Already, at the ripe old age of 44, there are things that I thought would always matter to me that just don’t anymore. And I think that the surprise is not that that’s the case — after all, in my youth, I could see that some people had let certain things go in their middle years, was horrified by this, and assumed that within themselves, these middle-aged types were a little mortified themselves. The surprise is that I’m rarely mortified by it.
I am still me, and there is much that mattered to me then that matters to me still (the first question, for instance, that I always want to ask new acquaintances, to this day, is: “What music do you like?” I no longer do so, though, because mostly this is not a question that the over-25 crowd asks), but there is much that just doesn’t anymore. The other day I glanced at a young woman wearing something or other that was clearly a fashion statement involving a really wide belt, and I thought to myself that back when we wore those same ugly belts in the 1980s, it was all part of a much larger gestalt, involving geometric shapes, and cantilevered hair, and shoulder pads. “It was a whole THING!” I thought. And then it hit me, like a bolt out of the blue: Maybe it’s a whole THING for her, too! I am just no longer interested in what that THING may happen to be. Not that she shouldn’t care — just that I don’t.
And I suspect that this holds true for bigger issues and weightier questions, down the line.
I worry about aging — I don’t like to admit it, but I do. I worry about how it will feel to be the goofy-looking old woman with discolored skin and hair that won’t lie flat and I can’t get my mascara on right anymore but I keep doing it, because it’s part of how I understand myself and I can’t see well enough to see that it looks awful. I spend time hoping that I will have people around me who love me enough to say “Grandma, enough with the mascara already.” I worry about how it will feel to know that I can’t — I don’t know — walk to the corner anymore, or drive, or read regular-sized type.

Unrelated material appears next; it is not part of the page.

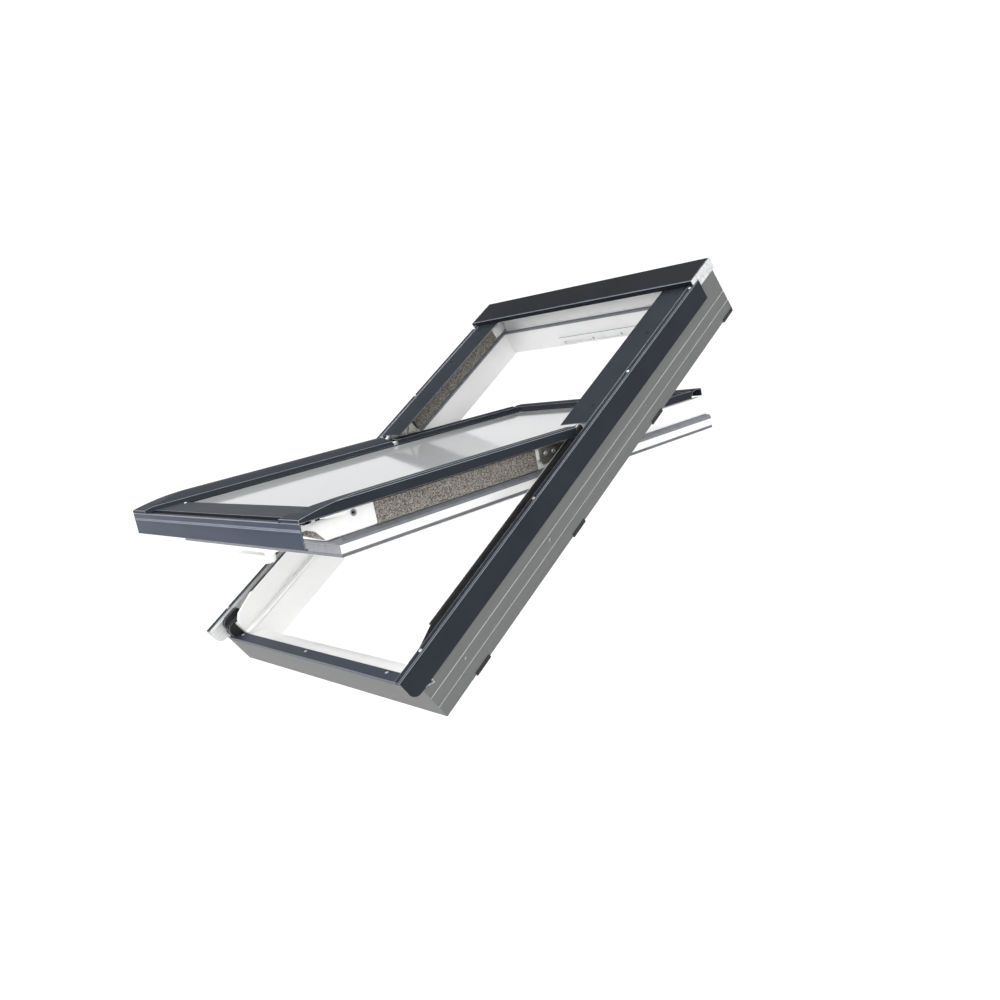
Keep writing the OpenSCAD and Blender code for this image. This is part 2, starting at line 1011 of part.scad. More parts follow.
module sash_bottom_cover() {
  f = -apron_front;
  top = cover_z + 1.4;
  s1 = glass_s - 2.6;
  color(dark)
    swung()
      difference() {
        union() {
          across(-edge_x, edge_x)
            folded([[f + 11, top - 4], [f + 20, top - 4],
              [f + 20, cover_z + 4.5], [s1, cover_z + 4.5],
              [edge_s, cover_z + sheet_t]], -sheet_t);
          across(4 - skirt_x, skirt_x - 4)
            folded([[f + 9, top], [f + 11, top], [f + 11, top - 4],
              [f + 20, top - 4], [f + 20, top - 0.1]], -sheet_t);
          across(-skirt_x, skirt_x)
            folded([[f + 6, top - apron_drop], [f, top - apron_drop],
              [f, top - 15], [f - 1, top - 14], [f - 1, top - 12],
              [f, top - 11], [f, top - 1], [f + 1, top], [f + 11, top]],
              -sheet_t);
        }
        for (x = apron_screw_x)
          translate([x, s1 - 7, cover_z])
            cylinder(h = 10, r = 1.6 + screw_gap);
      }
}

module sash_cover_screws() {
  color(zinc)
    swung()
      for (x = apron_screw_x)
        translate([x, glass_s - 9.6, cover_z + 4.5])
          screw(3.6, 1.6, 1.6, 11);
}

// ---- sash trim ----

module sash_foam() {
  block([upper_x, upper_x + 13], [148.3, pivot_s - 102.3],
    [neck_z + 3, body_z]);
}

module right_sash_foam() {
  color(foam)
    swung()
      sash_foam();
}

module left_sash_foam() {
  color(foam)
    swung()
      left()
        sash_foam();
}

// side view of the foam wedge let into the end piece's low front corner
module wedge_outline(grow) {
  z1 = under_z;
  low = 2 * (z1 - neck_z - 4.5);
  polygon([[1 - grow * 4, z1 - 0.5 - grow * 4], [1 - grow * 4, z1 + 5 + grow],
    [11, z1 + 5.5 + grow], [25 + grow, z1 - 1 + grow],
    [low + grow * 3, neck_z + 4.5], [low, neck_z + 4.5 - grow * 4]]);
}

module end_piece() {
  z1 = under_z;
  difference() {
    across(upper_x, upper_x + 13)
      polygon([[0, z1], [2 * (z1 - neck_z - 4.5), neck_z + 4.5],
        [146, neck_z + 4.5], [148, neck_z + 7], [148, body_z - 2],
        [146, body_z], [0, body_z]]);
    across(upper_x + 8, upper_x + 14)
      wedge_outline(rest_gap);
    rod_x(upper_x + 9, upper_x + 14, 105, body_z - 8, 4);
    rod_x(upper_x - 1, upper_x + 14, 105, body_z - 8, 2);
    for (s = [14, 30])
      block([upper_x + 9, upper_x + 14], [s, s + 9], [body_z - 3, body_z + 1]);
  }
}

module right_end_piece() {
  color(white)
    swung()
      end_piece();
}

module left_end_piece() {
  color(white)
    swung()
      left()
        end_piece();
}

module insulation_wedges() {
  z1 = under_z;
  color(foam)
    swung()
      both() {
        across(upper_x - 20, upper_x + 12)
          polygon([[sheet_t - apron_front + 0.2, z1], [-rest_gap, z1],
            [-rest_gap, body_z - 2],
            [sheet_t - apron_front + 0.2, z1 + 7]]);
        across(upper_x + 8.3, upper_x + 13)
          wedge_outline(0);
      }
}

module sash_outer_gasket() {
  color(pale)
    swung() {
      both()
        up(lip_s - 1, neck_e + 1)
          polygon([[neck_x, layer_z], [sash_x, layer_z],
            [sash_x, layer_z + 5], [upper_x + 4, neck_z - 0.3],
            [neck_x, neck_z - 0.3]]);
      across(-sash_x, sash_x)
        polygon([[lip_s, layer_z], [sash_s, layer_z],
          [frame_face, layer_z + 6.8],
          [frame_face - 9, layer_z + 11.3],
          [frame_face - 9, neck_z - 0.3], [lip_s, neck_z - 0.3]]);
      across(-sash_x, sash_x)
        polygon([[neck_e, layer_z], [sash_e, layer_z],
          [sash_e, layer_z + 5], [sash_e - 6, neck_z - 0.3],
          [neck_e, neck_z - 0.3]]);
    }
}

module sash_inner_gasket() {
  color(pale)
    swung()
      difference() {
        block([-sash_x, sash_x], [sash_s, sash_e],
          [sash_back + 4, white_z - touch_gap]);
        block([-lip_x - touch_gap, lip_x + touch_gap],
          [lip_s - touch_gap, lip_e + touch_gap],
          [sash_back - 1, white_z + 1]);
        both()
          block([sash_x - 1.5, sash_x + 1], [sash_s - 1, sash_e + 1],
            [sash_back + 6, sash_back + 8]);
      }
}

// ---- handle and latch ----

module handle_base() {
  s = sash_s + 30;
  color(white)
    swung()
      difference() {
        union() {
          block([-30, 30], [s - 15, s + 15],
            [sash_back - 9, sash_back - touch_gap]);
          for (x = [-30, 30])
            translate([x, s, sash_back - 9])
              cylinder(h = 9 - touch_gap, r = 15);
        }
        translate([0, s, sash_back - 10])
          cylinder(h = 11, r = spindle_r + run_gap);
      }
}

module handle_lever() {
  s = sash_s + 30;
  color(white)
    swung()
      translate([0, s, 0]) {
        translate([0, 0, sash_back - 12])
          cylinder(h = 15, r = spindle_r);
        translate([0, 0, sash_back - 31])
          cylinder(h = 21, r = 10);
        difference() {
          block([-grip_l + 9, 0], [-9, 9],
            [sash_back - 36, sash_back - 20]);
          translate([-50, 0, sash_back - 53])
            rotate([90, 0, 0])
              translate([0, 0, -12])
                cylinder(h = 24, r = 26);
        }
        translate([-grip_l + 9, 0, sash_back - 36])
          cylinder(h = 16, r = 9);
      }
}

module latch_bolt() {
  color(zinc)
    swung()
      block([-latch_x, latch_x], [sash_s + 1, open_s - 28], latch_z);
}

left_jamb();
right_jamb();
frame_head();
frame_sill();
left_lining();
right_lining();
head_lining();
sill_lining();
left_outer_cover();
right_outer_cover();
left_frame_cover();
right_frame_cover();
top_casing();
left_casing_bracket();
right_casing_bracket();
sill_flashing();
left_end_plug();
right_end_plug();
left_frame_foam();
right_frame_foam();
frame_gasket();
head_blocks();
ventilator_housing();
ventilator_shutter();
back_clips();
frame_cover_screws();
sill_screws();
left_hinge_plate();
right_hinge_plate();
hinge_plate_screws();
latch_keeper();
left_stile();
right_stile();
top_rail();
bottom_rail();
outer_pane();
inner_pane();
pane_spacer();
glazing_gasket();
left_sash_cover();
right_sash_cover();
left_upper_sash_cover();
right_upper_sash_cover();
sash_top_cover();
sash_bottom_cover();
left_sash_foam();
right_sash_foam();
left_end_piece();
right_end_piece();
insulation_wedges();
sash_outer_gasket();
sash_inner_gasket();
left_hinge_carriage();
right_hinge_carriage();
carriage_bolts();
hinge_blocks();
sash_cover_screws();
handle_base();
handle_lever();
latch_bolt();
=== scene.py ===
"""Looks of a centre-pivot roof window with its sash swung open.

Sizes inside this file are millimetres in the window's own directions: x across,
s up the slope from the low edge, n outward from the back. lean() takes a point
of the fixed frame to its place, and swing() a point of the closed sash.
"""

import json
import math

import bmesh
import bpy
import numpy as np
from mathutils import Matrix, Vector


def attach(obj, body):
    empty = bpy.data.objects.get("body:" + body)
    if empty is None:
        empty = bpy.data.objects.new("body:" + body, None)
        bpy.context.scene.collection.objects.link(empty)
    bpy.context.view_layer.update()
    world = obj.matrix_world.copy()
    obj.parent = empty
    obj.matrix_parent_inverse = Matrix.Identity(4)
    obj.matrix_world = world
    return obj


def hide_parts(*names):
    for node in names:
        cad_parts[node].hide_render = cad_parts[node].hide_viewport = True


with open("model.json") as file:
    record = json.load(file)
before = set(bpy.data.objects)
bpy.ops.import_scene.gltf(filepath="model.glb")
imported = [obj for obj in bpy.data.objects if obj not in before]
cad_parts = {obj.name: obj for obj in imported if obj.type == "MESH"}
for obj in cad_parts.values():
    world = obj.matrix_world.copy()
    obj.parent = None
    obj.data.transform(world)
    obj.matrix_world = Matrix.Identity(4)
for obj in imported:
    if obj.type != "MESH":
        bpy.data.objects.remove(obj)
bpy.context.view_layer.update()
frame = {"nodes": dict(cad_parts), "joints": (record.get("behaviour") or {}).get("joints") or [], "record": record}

bl_info = {
    "name": "Roof window looks",
    "version": (1, 0, 0),
    "blender": (4, 5, 0),
    "location": "View3D > Sidebar > Roof window",
    "description": "Finishes the pieces of a centre-pivot roof window",
    "category": "Object",
}

# ---- what the frame says ----

RECORD = frame["record"]
MOUNTS = {m["name"]: m for m in RECORD["mounts"]}
JOINTS = {j["name"]: j for j in frame["joints"]}
BODY = {n: b for b, group in RECORD["behaviour"]["bodies"].items() for n in group}
BACK = MOUNTS["sill_back"]["axis"]
PITCH = math.atan2(BACK[1], -BACK[2])
OPEN = -math.radians(JOINTS["sash_pivot"]["range_deg"][0])
MM = 0.001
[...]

These worries focus, I think, on issues of respectability and pride and a sense of self. How will it feel to watch pieces of me, parts of my body and parts of my spirit, fall away from usefulness? How will it feel to move in society as this new old person?
Of course, please God, I should be so lucky. I am now nearly ten years older than my own father will ever be, and it’s the lucky among us who get to earn our liver spots.
But also, in the wake of noting the one-word title of a 16 year old CD, it has struck me that, when the time comes, I will be that old person. I will have been through a thing or two or twelve, and I will not then feel about it as I do now. Some things will be losses, and I will mourn them — and some things will just be. And I can’t know, from this distance, what those things are.
There is no grand conclusion to all of this. At least, not until I shuffle off this mortal coil, hopefully in some grand and glorious — or at least pain-free — fashion.
I hope there’s more joy than pain in growing older, and I hope that I maintain a modicum of dignity, because not all of us get to do that. Other than that, I think I pretty much just have to let it happen. I hope George Michael gets to, too. Dude can really sing.